According to data from
the United Nations (UN) the value add of agriculture is estimated at 3.5
trillion dollars or an equivalent four percent of global GDP and supporting
nearly one third of the global workforce.
The chain begins
largely with input providers who make available resources such as fuel, feeds,
fertilizer, chemicals, labour and machinery.
At the end of
production, other service providers are mostly middlemen including wholesalers,
marketers, distributors and retailers who support movement of products to
deliver the final products for consumption.
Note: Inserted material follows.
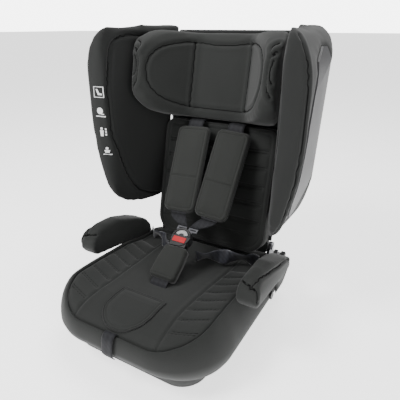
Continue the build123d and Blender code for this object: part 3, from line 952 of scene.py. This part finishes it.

The pride of nations is to see
thier products sold globally and branding buy "Africa Build Africa".
Agribusiness in
advanced economies has yielded in big multinational corporations such as
Monsanto and Deere & Company.
Top agriculture
producers features developed economies such as China, US, Russia, France and
Germany where production largely features irrigation, mechanisation and
technology and new best agro practices that are being adopted globally.
In Sub-Saharan Africa
however, production in the sector is much lower despite a greater reliance on
the sector as the main occupation and having the land , rivers, water and
resources.
According to the Food
and Agriculture Organisation (FAO), 67 percent of the world’s population is
dependent on agriculture which makes up an estimated 39.4 percent of GDP and 43
percent of global exports.
Kenya which falls
within developing economies, the agriculture sector has opportunities,
and currently facing competitive forces including food importation ,
having recorded contractions all year after a series of failed rain seasons.
Moreover, the sector
has suffered from investment of arable land especially to real
estate business too.
Reforms
According to the World
Bank Group, the challenge in bringing agribusiness to life in countries in East
Africa, per say, would involve integrating small-scale farmers into
the market to make the sector stronger which would reduce the country’s reliance
on exports.
The African food
market was estimated to have a value of 313 billion dollars in 2013, with the
value tipped to triple by 2030 with investments in infrastructure, smart
business and trade policies.
The reforms would help
tackle post-harvest losses, build storage facilities and dedicated agriculture
port terminals and facilities for processing agricultural products.
At the same time, the
infrastructure would help reduce transaction costs and help subsistent farmers
to scale up to commercial agriculture.
Financing
Like in any other
business, agribusiness could do with more financing to achieve set
targets.
For instance here
Kenya, Bidco Africa is looking at agro solutions for the farmers, and
is buying thousands of tones of Soya and sunflower for raw materials to
produce edible oils and develop by products for animal feeds, plus
support Kenyan farmers gain more revenue, in 2023 and beyond.
While developing
countries may lack in adequate financing, development finance institutions
(DFIs) can step in to provide the much needed resources.
The World Bank Group
and its private sector financing arm, the International Finance Corporation
(IFC) have been mobilizing financing for the sector while crowding in other
private sector investments to the sector.
Since 2000, the pair
have mobilized over one billion dollars in an estimated 10 countries in Latin
America including Colombia and Bolivia.
Closer home in
Madagascar, a World Bank Funded project has helped cocoa farmers improve the
value of exports while sorghum producers have benefited in Cameroon.
The World Bank has
also supported government reforms in Cote d’Ivoire, Ethiopia, Ghana, Senegal,
Kenya and Malawi including the development of warehouse receipt systems to
improve integration of producers, traders and processors into value chains.
Further support should
be provided by governments and other players in the private sector in
de-risking SMEs in the agriculture sector and support to access loans and
innovative insurance which could cushion against risks brought forth by shocks
such as climate change effects/droughts.
By ensuring a thriving
agricultural sector, Kenya could easily settle its long-standing challenge of
food insecurity and re-capture the much needed value for millions of
small-holder farmers across the country.
The future growth of
agri-business will need more partnerships with development partners,
international programs, and investment by private and public projects. We look
forward to a stronger and better economic position towards second half 2023.